A favourite golden nugget that feature sin many forma mindfulness courses. Most of our thoughts come from pre-conscious processing that we aren't even aware of, yet we entertain most thoughts we have. Mindfulness helps us to navigate our thoughts and choose which ones we pay attention to.

“Thoughts are not facts.”

- Graham (BA (Hons) Social Studies (part-time), Mindfulness for Lifelong Learning undergraduate module)

“When I first heard this - I didn’t want to believe it! I questioned it or rather the mind did that for me! Then I started hearing voices in my head that didn’t always belong to me in the present moment… This nugget was the most amazing thing I heard that supported my right to just be! Those thoughts were not mine - wow - powerful! I could own, recreate and reframe them. I could put them at the back of my mind like a computer storage system. Just to hear that nugget - is a breath of fresh air! It is a new way of being for me :)”

- Harpal (Mindfulness for Everyday Living & Cultivating Mindfulness courses)

“This saying resonates with me because at the time when I studied mindfulness, I was often overwhelmed by my own thoughts. To pause and recognise that they were not an accurate representation of who I am and being non-judgemental about my thoughts gave me a sense of relief. It made me step back and realise that my thoughts should not consume me.”

- Gemma (BA (Hons) Social Studies (full-time), Mindfulness for Lifelong Learning undergraduate module)

“As someone who overthinks situations and predicts outcomes and conversations before they have even happened, this saying brings me back to some reality. It's a way of keeping myself in check and reminding myself that just because I've thought something doesn't mean it's going to happen.”

- Emma (BA Health and Social Policy (part-time), Mindfulness for Lifelong Learning undergraduate module)

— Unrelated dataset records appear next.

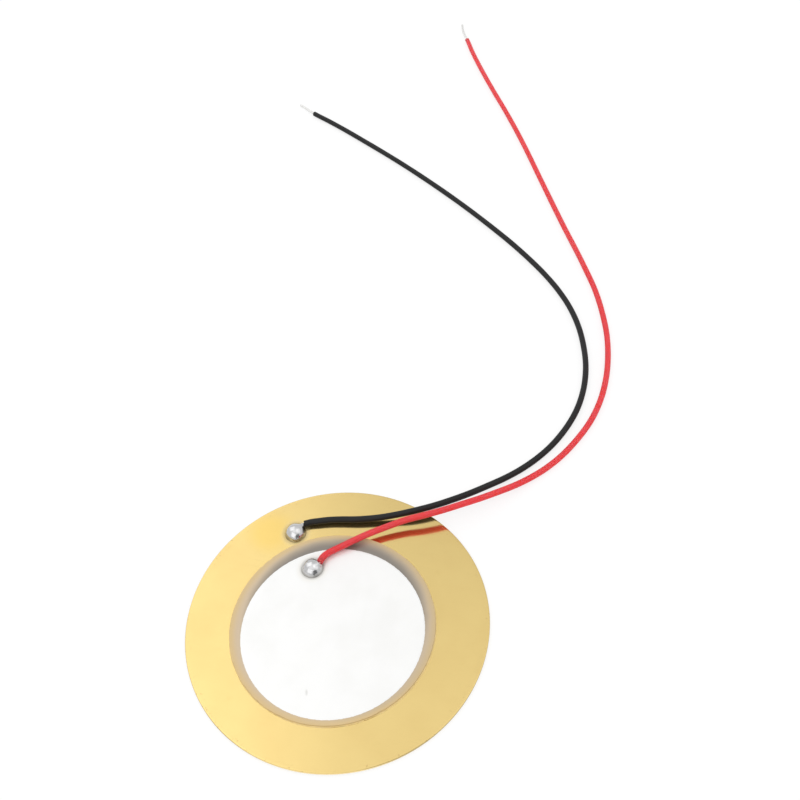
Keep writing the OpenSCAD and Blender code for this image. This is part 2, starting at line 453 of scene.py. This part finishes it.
# Each point is x, y and the clear height under the insulation, in millimetres.
black_over_plate = [
    (-2.65, 10.1, 0.02), (-2.0, 10.2, 0.04), (-1.3, 10.2, 0.07), (-0.4, 10.2, 0.1),
    (0.8, 10.1, 0.13), (2.3, 9.9, 0.17), (4.2, 9.8, 0.23), (6.1, 9.8, 0.42), (7.9, 9.9, 0.64)]
black_over_table = [
    (9.8, 10.2, 1.01), (11.6, 10.7, 0.93), (13.4, 11.4, 0.69), (15.1, 12.2, 0.39),
    (16.8, 13.0, 0.16), (18.5, 13.9, 0.03), (20.1, 14.9, 0), (21.6, 16.05, 0),
    (23.6, 18.1, 0), (25.3, 20.5, 0), (26.55, 23.2, 0), (27.35, 26.1, 0), (27.7, 29.1, 0),
    (27.7, 32.1, 0), (27.3, 35.0, 0), (26.5, 37.9, 0), (25.4, 40.7, 0), (24.1, 43.4, 0),
    (22.7, 46.0, 0), (20.6, 49.5, 0), (18.5, 52.8, 0), (13.9, 59.4, 0), (11.5, 62.6, 0),
    (9.05, 65.7, 0), (6.5, 68.8, 0), (3.9, 71.9, 0), (1.95, 74.1, 0), (0.0, 76.2, 0)]
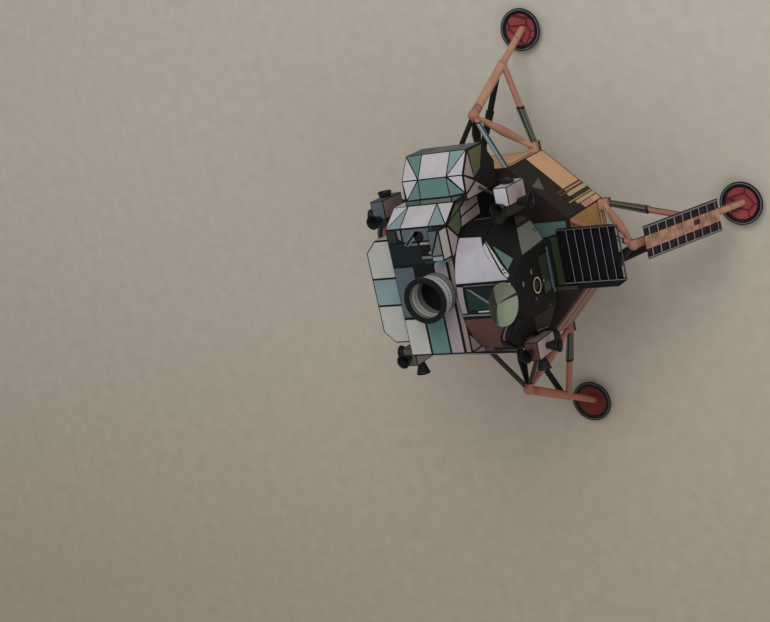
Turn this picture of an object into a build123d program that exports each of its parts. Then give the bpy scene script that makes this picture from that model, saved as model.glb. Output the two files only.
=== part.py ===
from build123d import *
import os
from math import cos, radians, sin

# Lunar lander, a glued card scale model at 1:48, standing on its four footpads.
# Millimetres, +Z up, front with the ladder at -Y, port at +X, origin on the floor under the centre.

# Descent stage
half_flats = 38.6            # centre to each side wall
corner_half = 15.1           # half width of the front, port, aft and starboard walls
body_bottom_z = 34.5
deck_top_z = 68.5
deck_thickness = 0.8
deck_overhang = 0.4
underside_thickness = 0.6

# Descent engine bell
bell_exit_radius = 15.5
bell_top_radius = 8.0
bell_exit_z = 11.5
bell_wall = 0.6
bell_bands = 6               # conical bands of card
bell_flare = 1.4             # how fast the bell widens below its top, 1 would be a straight cone

# Landing gear
pad_centre_radius = 87.5     # centre of the lander to the centre of a footpad
pad_radius = 9.5
pad_sole_radius = 5.5
pad_height = 4.0
pad_dish_depth = 2.2
pad_rim_width = 1.1
pad_rim_height = 0.6
pad_socket_radius = 2.6
apex_radius = 61.0           # where the outriggers meet the primary strut
apex_z = 59.8
knuckle_radius = 2.4
primary_radius = 1.95
primary_lower_radius = 1.5
primary_sleeve_share = 0.6   # share of the primary strut that is the wide upper tube
junction_share = 0.56        # where the secondary struts join it
secondary_outer_radius = 1.35
secondary_inner_radius = 1.8
secondary_side_step = 1.2    # its outer end sits this far beside the axis of the primary strut
secondary_split_share = 0.52
upper_outrigger_radius = 1.1
lower_outrigger_radius = 1.0
lower_outrigger_middle_radius = 2.0
lower_outrigger_tip_radius = 0.7
fitting_size = 4.2           # block at each lower corner that takes the struts
upper_outrigger_spread = 0.94    # where it meets the wall, as a share of the wall's half width
upper_outrigger_drop = 2.5       # below the deck
upper_outrigger_inset = 1.0      # its cut end starts this far inside the wall
lower_spread = 0.86
lower_outrigger_share = 0.9      # height of its end, as a share of the fitting
lower_outrigger_out = 0.62       # how far out its end lies, as a share of the fitting
secondary_end_share = 0.2
secondary_end_out = 0.6

# Porch and ladder
porch_half_width = 11.5
porch_back_y = -33.2
porch_front_y = -61.0
porch_depth = 2.6
porch_recess = 1.0
porch_wall = 0.8
porch_slats = 6
porch_slat_width = 0.6
porch_taper = 5.0            # how much shorter the porch is underneath
porch_flare = 3.0            # how far the starboard side flares out
porch_flare_drop = 1.6
porch_flare_thickness = 0.5
porch_flare_back_gap = 5.9
ladder_half_width = 6.9
ladder_stand_off = 4.1       # ladder plane ahead of the axis of the front strut
ladder_top_share = 0.05
ladder_bottom_share = 0.71
ladder_sheet = 0.5
ladder_rail_width = 1.1
ladder_relief = 0.4
ladder_rungs = 9
ladder_rung_width = 0.8
bracket_size = 2.4
bracket_shares = (0.12, 0.4, 0.66)

# Crew cabin
cabin_x = -3.0               # the cabin sits off the centre line
cabin_half_width = 27.0
cabin_half_height = 23.0
cabin_axis_z = deck_top_z + 24.0
cabin_floor_z = deck_top_z + 12.6
cabin_back_y = -8.0
cabin_split_y = -20.0        # where the front part meets the barrel
front_face_y = -33.0
front_face_half = 12.5
cheek_sweep = 26.0
facet_half = 5.0             # half width of the face where the window facets meet its top
facet_sweep = 53.0
facet_tilt = 26.0
window_outline = [(16.0, -10.4), (6.5, -10.6), (5.0, -4.8)]   # along the facet, up the facet
panel_thickness = 0.4
ring_outer_radius = 3.7
ring_inner_radius = 2.5
ring_x = -4.5
ring_z = deck_top_z + 27.0
hatch_x = -2.0
hatch_half_width = 8.0
hatch_bottom_z = cabin_floor_z + 1.2
hatch_height = 8.5
sill_half_width = 9.5
sill_height = 0.8
cabin_base_half = 14.0       # narrower base that carries the cabin over the deck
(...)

"I remember the moment I realised this was working well for me. I was out walking the dogs and I was just enjoying the moment with no negative thoughts entering my mind. I was totally in the moment and I had a thought. “This must be how most people experience the world”. I had been a prisoner of my own thoughts and now I am free.”

- Michael (BA (Hons) Social Studies (full-time), Mindfulness for Lifelong Learning undergraduate module)

“This saying is the one that I always remember from my first mindfulness class and resonates the most. For me it epitomises the benefits of mindfulness in how we shouldn’t judge ourselves or allow the judgement of others to affect us. I used to worry so much about what others thought of me based on whether I had said or done the right thing in that moment, and would replay conversations in my mind and generally overthink things! Practising mindfulness and using this saying helped me to realise that those thoughts are just that, thoughts, and they don’t define you. They can be easily pushed aside if you can accept and recognise them as just a thought that isn’t worth holding on to or spending time worrying about!”

- Emma (Mindfulness for Everyday Living & Cultivating Mindfulness courses)

14. Treat thoughts as visitors: let them come and let them go

Linked to number 14, this golden nugget helps us to reframe the importance that we place on each thought and to disassociate our identity from them. The human mind can give us weird, wonderful, scary, troubling thoughts and memories. We don't need to judge ourselves for having them, but we can control which ones we give our attention to.

15. Don't should on yourself and don't should on other people

This nugget really exposes our habit of judging ourselves, each other and the moments we have. We often use judgemental terms that then bring unhealthy responses. Research has shown that changing the way we talk to ourselves about ourselves, others and/or moments we have, can have a huge impact on stopping us cycling through these responses.

"Using mindfulness techniques does not stop me being annoyed with myself, but I am better able to gently let those thoughts move out of my head. I often use breathing techniques to calm myself down."

- Emma (BA Health and Social Policy (part-time), Mindfulness for Lifelong Learning undergraduate module)

"I have been the person living with the words 'should', and 'must' circulate my mind. This has enticed me to overgeneralise one negative event at the expense of many other positive events and allows the negative event (s) to have far more power. I have struggled to praise myself whenever there are positives and very much over critical on many things I do."

- Jules (BA (Hons) Social Studies (full-time), Mindfulness for Lifelong Learning undergraduate module)

16. It's OK to be busy

A potent golden nugget for lifelong learners. Mindfulness is not about never being busy. It is more concerned with our capacity of mind, body and emotions. Often, high energy activities can foster the mindful state if the person still has capacity rather than feeling overwhelmed. Sometimes we can be overwhelmed in periods of rest and relaxation. If we do find ourselves overwhelmed in a moment, we can try a mindfulness technique. From a greater state of awareness, we may then make conscious decisions about the situations we find ourselves in.

17. Be mindful even when you can't do mindfulness

Whilst practising (doing) mindfulness is key to growing the availability and quality of our mindfulness, the ultimate goal is for us to embody mindfulness at all moments of our lives. Therefore, even when we find it difficult to do mindfulness practices, we can still try to be mindful in whatever activities we are involved in. This is where the in-the-moment techniques of contemporary mindfulness become very powerful.

18. Don't try to find the mindful state, but be open to it finding you

A deep, more philosophical golden nugget saying. Sometimes our own desire to be mindful is a barrier to us actually experiencing it (because we are monitoring our state and making judgements about it, which then lead to other responses such as doubt and frustration). Therefore, when practising mindfulness try to focus on creating the conditions for it to emerge by following the techniques. Try to let go of monitoring and allow the moment to be whatever it is. Focussing on teh outcome can lead to us being distracted from the process (which leads to the outcome). Focussing on the process makes it more likely that we will come to the desired outcome.